Microsoft at NSDI 2026: Advances in large-scale networked systems
KV cache sharing boosts LLM throughput 4x, LLM testing finds 33 bugs...
Microsoft had 11 papers accepted at NSDI 2026, including DroidSpeak, which enables LLMs to share KV caches for up to 4x higher throughput and faster responses; Eywa, which uses LLMs to automate model-based testing and uncovered 33 bugs (16 previously unknown); and Octopus, which introduces a switch-free CXL memory design—its RPCs are 3.2x faster than in-rack RDMA and 2.4x faster than CXL switches. Other papers like AVA combine event knowledge graphs with agentic retrieval over vision-language models for open-ended video analytics, and Pyrocumulus enables fast, low-overhead live migration for storage-optimized VMs through hardware customizability and efficient network accessibility of the FPGA SmartNIC with LM protocol, architecture, and algorithm designs.
- DroidSpeak: KV cache sharing across fine-tuned LLMs yields 4x higher throughput with minimal quality loss.

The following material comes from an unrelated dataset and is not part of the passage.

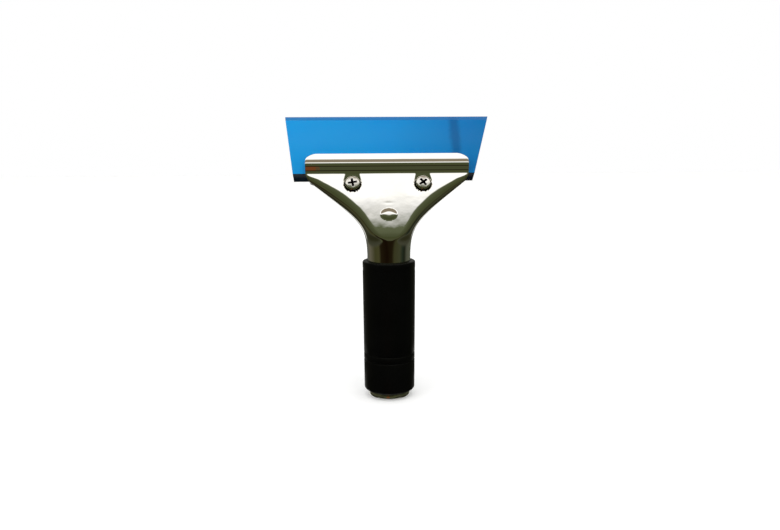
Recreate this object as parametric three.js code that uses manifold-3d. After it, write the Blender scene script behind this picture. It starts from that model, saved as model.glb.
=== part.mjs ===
// Squeegee applicator: a bevelled polyurethane blade, clamped in the head of a stamped and
// plated steel handle with a rubber grip.
// Frame: +Z runs up the axis of the handle from the centre of its end face. The side with
// the screw heads faces -Y, and the head leans back towards +Y.
// Lengths are in millimetres, and angles are in radians unless a name says otherwise.

import * as THREE from "three";
import { mergeVertices } from "three/addons/utils/BufferGeometryUtils.js";
import Module from "manifold-3d";

// ---------------------------------------------------------------- Driving dimensions

// The stamped front shell: one sheet that is a tube below and an open pan above.
const sheet = 1.2; // thickness of the steel sheet
const tubeRadius = 12.7; // outside of the tube
const seamGap = 0.4; // width of the butt seam along the back of the tube
const arcSteps = 7; // facets in each quarter of a section
const leanDegrees = 33; // how far the head leans back from the handle
const plateFoot = 97.5; // height at which the flat plate leaves the front of the tube
const footSoftness = 0.6; // rounding of that bend

// The flare from the tube to the head, seen from the front.
const flareFoot = plateFoot + 5.5; // height at which the two straight sides would leave the tube
const flareInset = 3; // how far inside the head's sides the flare ends at the shoulders
const flareSoftness = 4.5; // rounding between tube and straight sides
const rolledEdgeTop = 8; // width of the rolled shoulder near the head
const shoulderNarrowFrom = plateFoot + 22.5; // height at which the shoulder starts to narrow
const shoulderNarrowTo = plateFoot + 34.5; // height at which it is down to rolledEdgeTop
const seamOpensFrom = plateFoot - 11.5; // height at which the back of the tube starts to open
const seamOpensTo = plateFoot + 14.5; // height at which the back is open as far as its lips
const backLip = 3.6; // width of the lip that turns inwards along the open back
const flatBlend = 4; // power that blends the width of the flat plate from the tube to the head
const leastFlat = 0.02; // width of the flat where the section is the round tube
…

- Eywa: Automated model-based testing using LLMs found 33 bugs (16 new) in widely used network protocols.
- Octopus: Switch-free CXL memory pods achieve 3.2x faster RPCs than RDMA, reducing cost and scaling to multi-rack.
Why It Matters
Microsoft drives scalable, efficient infrastructure critical for next-gen AI and cloud services.